As we approach what is likely to be another steep rate hike for consumers and homeowners, Samuel Seeff, chairman of the Seeff Property Group warns that another rate hike shock will be dire for the property market and economy.
Rate hikes must be kept to a minimum. Seeff believes the early rate hikes in the first half of this year were premature and had the Reserve Bank held off, it would have allowed some leeway now to cushion the blow for consumers.
Just as the economy commenced recovering from the devastation of the Covid lockdowns, it has now slumped again to below the pre-pandemic level according to the second quarter GDP data from StatsSA.
Seeff says we are now seeing the effect on the economy of rising inflation, the accelerated rate hikes and load shedding which appears to be increasing in frequency and duration.
The higher inflation is not due to increased credit extension or consumer spending, it comes as a result of external factors including the impact of the Russian War in Ukraine on rising food and fuel prices, yet Seeff says consumers and homeowners are being punished with higher interest rates.

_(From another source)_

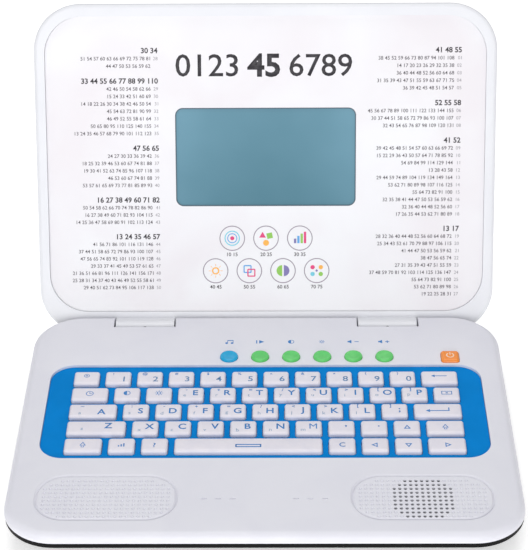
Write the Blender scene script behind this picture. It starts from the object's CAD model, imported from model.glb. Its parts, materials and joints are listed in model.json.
# %% [markdown]
# # A toy laptop computer
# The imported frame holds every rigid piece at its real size. This lesson adds what a
# modeller adds on top: the finish of each plastic, the print on the keys and the lid,
# the dimpled grilles, and the light.

# %% Load the frame
import json
import math
import random

import bpy
import bmesh
from mathutils import Matrix, Vector


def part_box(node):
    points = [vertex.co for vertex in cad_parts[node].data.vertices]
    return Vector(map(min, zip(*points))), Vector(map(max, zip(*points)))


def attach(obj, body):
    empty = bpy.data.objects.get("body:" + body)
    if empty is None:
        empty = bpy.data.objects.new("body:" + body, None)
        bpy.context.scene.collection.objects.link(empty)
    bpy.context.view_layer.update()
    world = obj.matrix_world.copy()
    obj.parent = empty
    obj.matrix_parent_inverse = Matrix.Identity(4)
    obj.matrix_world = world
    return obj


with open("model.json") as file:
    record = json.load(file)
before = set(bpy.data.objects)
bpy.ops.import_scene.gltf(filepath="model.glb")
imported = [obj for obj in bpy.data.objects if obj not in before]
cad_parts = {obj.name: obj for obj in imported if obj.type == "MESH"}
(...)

On top of higher food and fuel prices, the rate hikes take money out of consumer wallets that they could have spent in the economy. Consumers and homeowners have had to absorb an additional 2 percent increase since November with another rate hike due this month.
The impact on a mid-level home is that homeowners now have to pay an additional R1,244 per month on an average loan of R1 million over twenty years as their repayments increased from R7,753 in November (at 7%) to R8,997 (9%) in July.
For entry-level homeowners with a loan of R650,000, the impact is an extra R809 per month (increased from R5,039 to R5,848) and for an upper middle-class homeowner with a loan of R2 million, it is and extra R2,489 per month (increased from R15,506 to R17,995).
Seeff says the residential market has been a significant economic contributor since mid-2020. Notably, where the economy as a whole contracted in the second quarter, the economic sector which includes real estate (Finance, Real Estate and Business Services) still achieved growth of 2.4 percent.
He says further that a significant benefit of the low interest rate of the past two years has been that it enables significantly more first-time buyers to purchase their own homes with zero-deposit and cost-inclusive home loans.
For the time being, the market remains favourable and well supported by bank lending conditions and deposit requirements which are still under 10%.
Lightstone data also points to a steady market with the volume of transactions for the first half of 2022 only down marginally compared to 2021 (129 642 versus 130 102), while the value was up slightly (R156,346,807,127 versus R153,240,035,200).
Seeff says there has been a strong uptick in the super luxury sector above R5 million, especially in the Cape where Seeff has concluded several high value sales, the most recent being R72 million for a luxury apartment in The Aurum in Bantry Bay. Notably, this sale has taken the Rand per square metre up to over R180,000.